I will say it now, the FOMC will cut 50 basis points today, the stock market will rally, and the yield curve will steepen. The explanatory language will make the requisite bows to both sets of risks, but will say that current weakness justifies the cuts. Now, I don’t like this forecast for a few reasons:

  • The yield curve has enough slope already. 138 basis points between 2-year and 10-year Treasuries should be enough to allow the banks to make money over the intermediate-term.
  • The NY Fed has left Fed funds on average 6 basis points higher than the target since the emergency cut. Why the incremental tightness?
  • Total bank liabilities and MZM have been growing at 10%+ rates over the last year. That level of credit growth should be adequate for our level ofnominal GDP growth.
  • The Fed hasn’t done a permanent injection of liquidity since 5/3/07, and was sparing with them early in 2007. The behavior there is unusual to say the least.
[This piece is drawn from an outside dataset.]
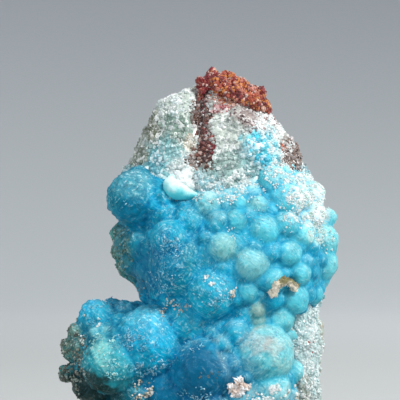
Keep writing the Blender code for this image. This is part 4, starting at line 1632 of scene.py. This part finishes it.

Why not be be more conventional if you are loosening monetary policy?
  • Economic weakness is noticeable, but isn’t severe once one gets outside housing and related industries.

At some point, the Fed has to break with the futures market, and deliver a surprise to the markets as a whole, whether positive or negative. Even breaking out of the 1/4% steps would break some of the models used to analyze the FOMC. How about a 3.1% Fed funds rate? This is a digital era where stocks trade in penny increments. The FOMC can move into that digital world as well.

I was taught in economics class (way back when) that policy moves that were anticipated had no effect. Well, eventually the Fed either needs to take back its mandate that it delegated to the markets, or inform the markets that their best estimate of their policy is wrong, and deliver a surprise. A little confusion, a little lack of transparency would benefit the markets over the long haul, and help to reinstate a sense of risk that has been lost among many market participants.

Eventually this will happen, and it might happen tomorrow, but the money on the line says “Cut 50 bps,” and so I don’t argue.? Compared to the market, I don’t know much.